HanSmart Industrial Power Outlet DC
Electric motors in the industrial sector are often equipped with frequency converters for continuously variable rotation speed control. Speed-adjusted drives help optimise manufacturing process and energy usage. Frequency converters typically feature an integrated rectifier with line filter, which always requires a lossy conversion of electrical energy from AC to DC voltage. It therefore makes sense to make the DC link the actual infrastructure connection and to declare it the Power DC lifeline of industry. As a result of increased use of renewable energies and the storage of energy in rechargeable batteries, more and more DC voltage is being added to the production grid. Hence, from this perspective as well it makes sense to rely on a DC grid infrastructure in the future.
If the frequency inverter is supplied with DC voltage via a DC direct feed, additional decentralised conversion is no longer necessary. This reduces potential transformer losses, since rectifying AC in a central converter is more efficient than rectifying in many decentralised units. Potential conversion losses are significantly lower, as can quickly be seen. Here, DC motors and other DC system components are supplied with DC voltage.

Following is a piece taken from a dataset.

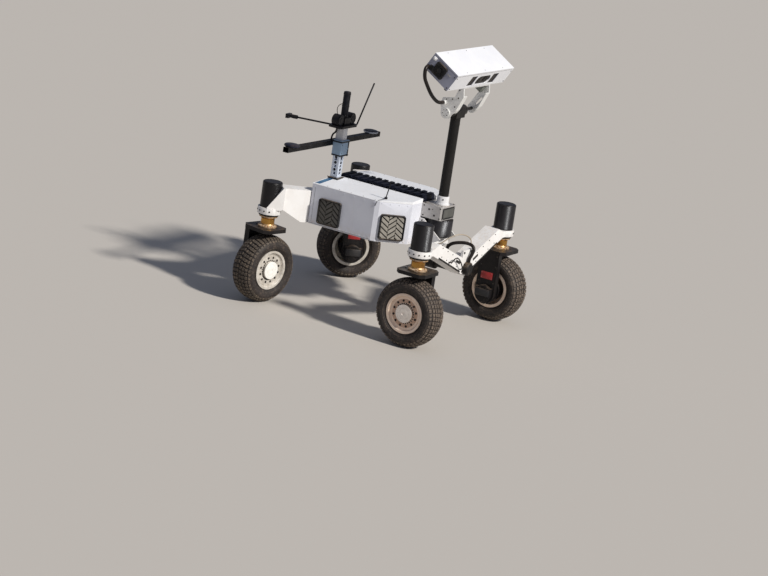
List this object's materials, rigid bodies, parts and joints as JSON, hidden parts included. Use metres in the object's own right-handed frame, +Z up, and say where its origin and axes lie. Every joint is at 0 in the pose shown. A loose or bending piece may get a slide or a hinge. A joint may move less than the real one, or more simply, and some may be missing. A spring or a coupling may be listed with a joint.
{
  "type": "planetary rover prototype",
  "caption": "Wheeled rover test vehicle: faceted white hull, steered drive wheels under motor columns, a V shaped front beam, antenna post and a tilting camera head on a mast.",
  "frame": {"origin": "on the ground, at the middle of the rover's box seen from above; the hull's middle plane lies 9 mm to the left of it, because the rear wheels are steered at rest", "axes": "+X forwards, +Y to the rover's left, +Z up along the mast"},
  "size_m": [1.3468, 1.2933, 1.5687],
  "materials": {
    "black_anodised": "black anodised",
    "black_plastic": "moulded",
    "black_satin": "satin black anodised",
    "bronze_spool": "bronze gear housing",
    "cable_black": "cable sheath",
    "cable_pale": "pale cable sheath",
    "dark_puck": "moulded",
    "dark_ring": "dark anodised, dusty",
    "dusty_rim": "cast and machined, dusty",
    "filter_mesh": "dusty filter cloth",
    "grey_case": "grey painted case",
    "lens_glass": "dark glass front",
    "silver": "bare aluminium",
    "tyre_rubber": "dusty rubber",
    "white_arm": "satin white paint, dusty and chipped",
    "white_head": "satin white paint",
    "white_panel": "satin white powder coat",
    "white_roof": "satin white powder coat, dusty"
  },
  "bodies": {
    "chassis": {"antenna_bar": "black_anodised", "antenna_box": "grey_case", "antenna_foot": "black_plastic", "antenna_post": "silver", "bar_pucks": "dark_puck", "beam_cable": "cable_pale", "beam_hose": "cable_black", "beam_loop": "cable_black", "beam_pivot": "dark_ring", "front_beam": "white_arm", "heat_sinks": "black_anodised", "hub_wire": "cable_black", "hull_shell": "white_panel", "mast_gearbox": "grey_case", "mast_motor": "black_satin", "nose_frame": "white_arm", "pivot_housing": "black_satin", "post_cable": "cable_black", "radio_hub": "black_plastic", "radio_rods": "black_plastic", "rear_arm_left": "white_arm", "rear_arm_right": "white_arm", "roof_left": "white_roof", "roof_right": "white_roof", "steer_bearings": "dark_ring", "steer_motors": "black_satin", "vent_filters": "filter_mesh", "vent_frames": "black_plastic"},
    "mast": {"mast_collar": "silver", "mast_tube": "black_satin", "tilt_bracket": "silver"},
    "head": {"head_arms": "white_arm", "head_cable": "cable_black", "head_case": "white_head", "head_fan": "black_plastic", "head_windows": "lens_glass"},
    "steer_front_right": {"drive_leg_front_right": "black_satin", "drive_motor_front_right": "black_satin", "hub_drive_front_right": "black_satin", "steer_spool_front_right": "bronze_spool"},
    "wheel_front_right": {"rim_front_right": "dusty_rim", "tyre_front_right": "tyre_rubber"},
    "steer_front_left": {"drive_leg_front_left": "black_satin", "drive_motor_front_left": "black_satin", "hub_drive_front_left": "black_satin", "steer_spool_front_left": "bronze_spool"},
    "wheel_front_left": {"rim_front_left": "dusty_rim", "tyre_front_left": "tyre_rubber"},
    "steer_rear_right": {"drive_leg_rear_right": "black_satin", "drive_motor_rear_right": "black_satin", "hub_drive_rear_right": "black_satin", "steer_spool_rear_right": "bronze_spool"},
    "wheel_rear_right": {"rim_rear_right": "dusty_rim", "tyre_rear_right": "tyre_rubber"},
    "steer_rear_left": {"drive_leg_rear_left": "black_satin", "drive_motor_rear_left": "black_satin", "hub_drive_rear_left": "black_satin", "steer_spool_rear_left": "bronze_spool"},
    "wheel_rear_left": {"rim_rear_left": "dusty_rim", "tyre_rear_left": "tyre_rubber"}
  },
  "joints": [
    {"name": "mast_pan", "type": "hinge", "parent": "chassis", "child": "mast", "pos_m": [0.324, 0.009, 0.695], "axis": [0, 0, 1], "range_deg": [-170, 170]},
    {"name": "head_tilt", "type": "hinge", "parent": "mast", "child": "head", "pos_m": [0.324, 0.009, 1.226], "axis": [0, 1, 0], "range_deg": [-60, 45]},
    {"name": "steer_front_right", "type": "hinge", "parent": "chassis", "child": "steer_front_right", "pos_m": [0.484, -0.456, 0.424], "axis": [0, 0, 1], "range_deg": [-100, 100]},
    {"name": "roll_front_right", "type": "hinge", "parent": "steer_front_right", "child": "wheel_front_right", "pos_m": [0.484, -0.468, 0.19], "axis": [0, -1, 0], "continuous": true},
    {"name": "steer_front_left", "type": "hinge", "parent": "chassis", "child": "steer_front_left", "pos_m": [0.484, 0.474, 0.424], "axis": [0, 0, 1], "range_deg": [-100, 100]},
    {"name": "roll_front_left", "type": "hinge", "parent": "steer_front_left", "child": "wheel_front_left", "pos_m": [0.484, 0.486, 0.19], "axis": [0, 1, 0], "continuous": true},
    {"name": "steer_rear_right", "type": "hinge", "parent": "chassis", "child": "steer_rear_right", "pos_m": [-0.496, -0.456, 0.424], "axis": [0, 0, 1], "range_deg": [-178, 22]},
    {"name": "roll_rear_right", "type": "hinge", "parent": "steer_rear_right", "child": "wheel_rear_right", "pos_m": [-0.48426, -0.45849, 0.19], "axis": [0.9781, -0.2079, 0], "continuous": true},
    {"name": "steer_rear_left", "type": "hinge", "parent": "chassis", "child": "steer_rear_left", "pos_m": [-0.496, 0.474, 0.424], "axis": [0, 0, 1], "range_deg": [-143, 57]},
    {"name": "roll_rear_left", "type": "hinge", "parent": "steer_rear_left", "child": "wheel_rear_left", "pos_m": [-0.50418, 0.48278, 0.19], "axis": [-0.682, 0.7314, 0], "continuous": true}
  ]
}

However, DC networks pose completely new challenges for the connectors that are deployed, since 800V DC voltage behaves significantly differently from the well-known 400 Volt AC voltage. Accidentally unplugging a connector under load creates an arc that in turn creates significant hazard potential for the user. Although disengaging under load was also not allowed with 400 VAC connectors, the risk potential was significantly lower due to rapid arc extinguishing at AC voltage. But it is not only the safety requirements that lead to a rethinking of this interface.
The use of connectors in DC infrastructure is accompanied by the goal to grow systems and their supply infrastructure together into a flexible unit. From the operator's perspective, the ability to quickly reconfigure equipment for new products is crucial: the smoother the change-out, the more efficient the system. This trend fits in with the context of convertible systems, the Smart Factories of Industrie 4.0.
Thus, two major mega-trends come together here: the Smart Factory trend and the trend towards the Smart Grid. But what prerequisites does the connector need to bring along which enable a DC system component to be reconfigured while also offering users additional value?
1. Personal protection: unintentional unplugging of a connector in a DC industrial setup must be avoided.
2. Protection for connectors: under EN 61 984, disengaging under load is not permitted for connectors since it poses risks for the user and damages the contact surface.
3. Equipment protection: disengaging under load leads to an undefined system standstill that can destroy the
workpiece, the machine and/or the entire system. Protection for persons and system/ equipment can only be achieved by actively locking the connector and thus preventing unintentional or improper disengagement.
The Industrial Power Outlet DC accesses sensor data on the operating state and virtually rules out human error. One advantage offered by this is that even non-specialists can plug in equipment modules.
Corresponding electromechanical precautions ensure that plugging and unplugging are no problem for the operator and the system or equipment.
The Han-Smart Industrial Power Outlet DC meets all these requirements. It represents a universal interface for the transmission of power, data and signals. Additionally integrated is an option for locking under load, a step that protects both operator and equipment. As a result, the module interface becomes a smart I4.0 component.
The basic version of the Industrial Power Outlet features sensor-based evaluation that checks whether the requirements in IEC 61984 are met. The connector is only released when the contacts are voltage and current-free. The “Enhanced” version is also equipped with a comprehensive sensor system. This allows the box to collect metrics data needed for predictive maintenance and make the “Smart Factory” available. The condition of the equipment upstream to the Box is continuously monitored, which reduces downtime.